As 2023 winds down, Discover is eyeing 2024 and its increasing charge-off rate.
“So what we’ve said previously is we expect charge-offs to peak sometime around the midpoint of the year to the second half of the year, in the second half of 2024,” Chief Financial Officer John Greene said during an earnings call Thursday (Oct. 19).
“So if we don’t see a slowing in delinquency rates between now and the first quarter, certainly that could be an indication that, you know, we’ll have to take incremental provisions,” Greene added.
The earnings report showed Discover’s revenue up 17% year-over-year, “driven by strong asset growth,” interim CEO John Owen said in a news release.
Meanwhile, the company’s provision for credit losses rose by $929 million, “reflecting a $297 million increase in reserve build and a $631 million increase in net charge-offs,” the earnings presentation said.

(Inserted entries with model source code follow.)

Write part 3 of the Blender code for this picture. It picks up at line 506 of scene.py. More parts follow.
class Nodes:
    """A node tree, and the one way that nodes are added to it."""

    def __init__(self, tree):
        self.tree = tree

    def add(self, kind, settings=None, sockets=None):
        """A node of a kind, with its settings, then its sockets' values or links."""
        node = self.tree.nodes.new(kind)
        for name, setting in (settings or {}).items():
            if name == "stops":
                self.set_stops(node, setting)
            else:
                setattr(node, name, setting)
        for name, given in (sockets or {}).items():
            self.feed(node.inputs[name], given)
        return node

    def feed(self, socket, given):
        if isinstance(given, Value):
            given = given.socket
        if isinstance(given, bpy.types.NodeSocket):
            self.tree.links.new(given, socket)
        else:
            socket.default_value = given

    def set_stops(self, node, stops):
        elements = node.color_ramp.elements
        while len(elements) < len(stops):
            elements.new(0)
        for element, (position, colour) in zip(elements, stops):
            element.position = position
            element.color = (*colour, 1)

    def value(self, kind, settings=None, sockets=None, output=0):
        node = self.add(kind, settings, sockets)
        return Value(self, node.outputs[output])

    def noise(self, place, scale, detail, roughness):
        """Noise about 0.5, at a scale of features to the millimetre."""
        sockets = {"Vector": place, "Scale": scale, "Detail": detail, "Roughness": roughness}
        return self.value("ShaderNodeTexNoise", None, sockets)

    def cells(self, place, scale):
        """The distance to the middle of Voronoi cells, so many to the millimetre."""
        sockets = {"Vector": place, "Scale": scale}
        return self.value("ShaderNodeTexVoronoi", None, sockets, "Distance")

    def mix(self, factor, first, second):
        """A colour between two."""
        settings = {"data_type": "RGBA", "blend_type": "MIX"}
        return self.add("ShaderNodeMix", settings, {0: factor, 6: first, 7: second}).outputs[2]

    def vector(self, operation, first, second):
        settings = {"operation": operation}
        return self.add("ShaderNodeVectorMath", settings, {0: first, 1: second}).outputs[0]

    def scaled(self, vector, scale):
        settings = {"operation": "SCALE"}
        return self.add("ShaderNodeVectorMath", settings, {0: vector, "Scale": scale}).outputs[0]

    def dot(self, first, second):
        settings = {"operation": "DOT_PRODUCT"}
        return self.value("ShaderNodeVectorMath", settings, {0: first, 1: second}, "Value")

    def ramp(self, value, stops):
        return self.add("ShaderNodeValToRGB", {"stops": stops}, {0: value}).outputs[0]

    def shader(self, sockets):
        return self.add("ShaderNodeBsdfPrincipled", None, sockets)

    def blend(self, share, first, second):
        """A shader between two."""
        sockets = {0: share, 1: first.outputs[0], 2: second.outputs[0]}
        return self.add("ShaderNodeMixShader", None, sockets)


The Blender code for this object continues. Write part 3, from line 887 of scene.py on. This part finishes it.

The report showed 30-day delinquency rates for credit cards at 3.41%, up from 2.86% in the prior quarter and 2.11% during the third quarter of 2022. In August, Discover reported in a Securities and Exchange Commission (SEC) filing that its delinquency rate climbed from 2.86% in June to 3% in July, above the 2.37% recorded before the pandemic.
A number of banks and financial services companies have been noting higher delinquency rates and credit losses as consumers face increased economic pressures.
Owen replaced former president and CEO Roger Hochschild, who resigned in August weeks after Discover revealed it was facing possible action by the Federal Deposit Insurance Corporation (FDIC).
During an earnings call in July, the company revealed it was facing a possible FDIC consent order in connection with consumer compliance issues, while also acknowledging it had been overcharging merchants for years.
“Beginning around mid-2007, we incorrectly classified certain card accounts into our highest merchant and merchant-acquiring pricing tier,” Hochschild said at the time.
On the call Thursday, Owen said Discover had made “significant strides” in compliance since the FDIC issued its consent order.
“Consistent with the terms of this consent order, we have made meaningful investments in improving our corporate governance and enterprise risk management capabilities and expect to drive further enhancements across the organization in the coming quarters,” he said.